One thing worries me, even with the cap rising $10/12 million a year. When players get quite good, will the Rams, as the Ravens have done regularly, be willing to let them go to get the compensatory third/fourth-round pick? I present the case of wide receiver Cooper Kupp. He has become Jared Goff’s favorite target. (Targets in 2019: Kupp 78, Robert Woods 58, Brandin Cooks 44.) At $1.05 million and $1.2 million through the end of 2020, Kupp is incredible value. You can’t pay ‘em all, and Kupp could be a casualty of Ramsey’s arrival—if the Rams pay to keep him. That’s an issue for 2021, but the Rams must have angst about it now.
“The Rams way is just not sustainable,” one veteran front-office man (not a GM) told me Friday. “You cannot pay all those guys in a cap era.” Maybe. But I’d have two rejoinders, neither of which is, It’s going to be a lot of fun to watch. One: The Rams have found some pretty good low-cost players in the process. Two: It probably depends on the development of Jared Goff more than anything else, because no one wins everything without very good play out of the quarterback.

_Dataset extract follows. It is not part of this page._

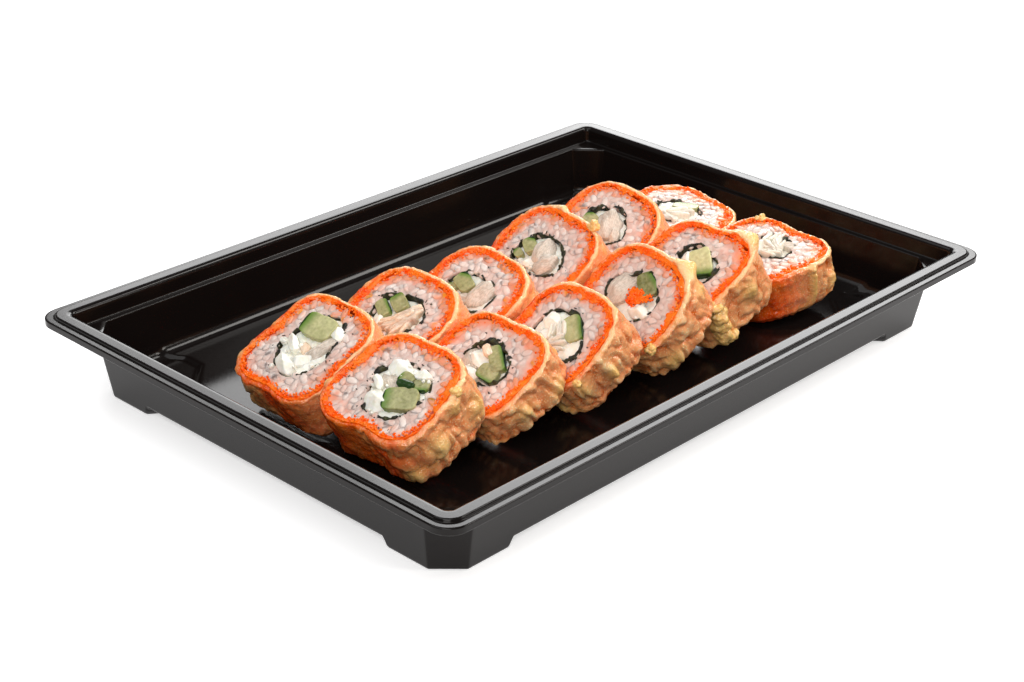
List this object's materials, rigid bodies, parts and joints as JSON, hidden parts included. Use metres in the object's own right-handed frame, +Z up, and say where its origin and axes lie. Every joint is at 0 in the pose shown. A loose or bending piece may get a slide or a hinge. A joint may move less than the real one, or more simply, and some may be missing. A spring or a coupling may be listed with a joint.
{
  "type": "takeaway sushi tray",
  "caption": "Shallow black plastic takeaway tray on corner feet, with two shingled rows of thick battered deep-fried sushi roll slices standing in it.",
  "frame": {"origin": "middle of the tray at the level of the soles of its feet", "axes": "+X along the tray, the way the slices lean back; +Y across it, from the front row to the back row; +Z up"},
  "size_m": [0.269, 0.1896, 0.0455],
  "materials": {
    "tray": "glossy black thermoformed sheet",
    "batter": "crisp fried batter",
    "roe": "wet orange fish roe",
    "rice": "moist cooked rice, faintly pink from the roe",
    "nori": "damp dark green seaweed",
    "filling": "moist cucumber, soft cheese and fish"
  },
  "bodies": {
    "root": {"tray": "tray", "batter_front_1": "batter", "roe_front_1": "roe", "rice_front_1": "rice", "filling_front_1": "filling", "nori_front_1": "nori", "batter_front_2": "batter", "roe_front_2": "roe", "rice_front_2": "rice", "filling_front_2": "filling", "nori_front_2": "nori", "batter_front_3": "batter", "roe_front_3": "roe", "rice_front_3": "rice", "filling_front_3": "filling", "nori_front_3": "nori", "batter_front_4": "batter", "roe_front_4": "roe", "rice_front_4": "rice", "filling_front_4": "filling", "nori_front_4": "nori", "batter_front_5": "batter", "roe_front_5": "roe", "rice_front_5": "rice", "filling_front_5": "filling", "nori_front_5": "nori", "batter_front_6": "batter", "roe_front_6": "roe", "rice_front_6": "rice", "filling_front_6": "filling", "batter_back_1": "batter", "roe_back_1": "roe", "rice_back_1": "rice", "filling_back_1": "filling", "nori_back_1": "nori", "batter_back_2": "batter", "roe_back_2": "roe", "rice_back_2": "rice", "filling_back_2": "filling", "nori_back_2": "nori", "batter_back_3": "batter", "roe_back_3": "roe", "rice_back_3": "rice", "filling_back_3": "filling", "nori_back_3": "nori", "batter_back_4": "batter", "roe_back_4": "roe", "rice_back_4": "rice", "filling_back_4": "filling", "nori_back_4": "nori", "batter_back_5": "batter", "roe_back_5": "roe", "rice_back_5": "rice", "filling_back_5": "filling", "nori_back_5": "nori", "batter_back_6": "batter", "roe_back_6": "roe", "rice_back_6": "rice", "filling_back_6": "filling", "nori_back_6": "nori"}
  },
  "joints": []
}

The Ramsey deal went over big in the locker room, as you’d figure it would. Don’t discount the importance of that. “Players loved it,” Goff said. “Going out and seeing him at practice the other day—wow. That’s something players really like.”
“When your team is built for the now,” safety Eric Weddle told me in the locker room Sunday, “and you have a chance in the future to have two of the best players in this league to build around, Jalen and Aaron Donald, you can get role players to build around them. In all honesty, a draft pick around 25 or 30 you’re probably going to trade anyway. When you have a chance to get one of the best players in the league for two ones, I mean, why not do it?”
The only reason is Ramsey might not be around forever. But the Rams are comfortable with what I call The Newbie Risk/Reward Factor. Which means: When in doubt, go get the stud, and worry about everything else later.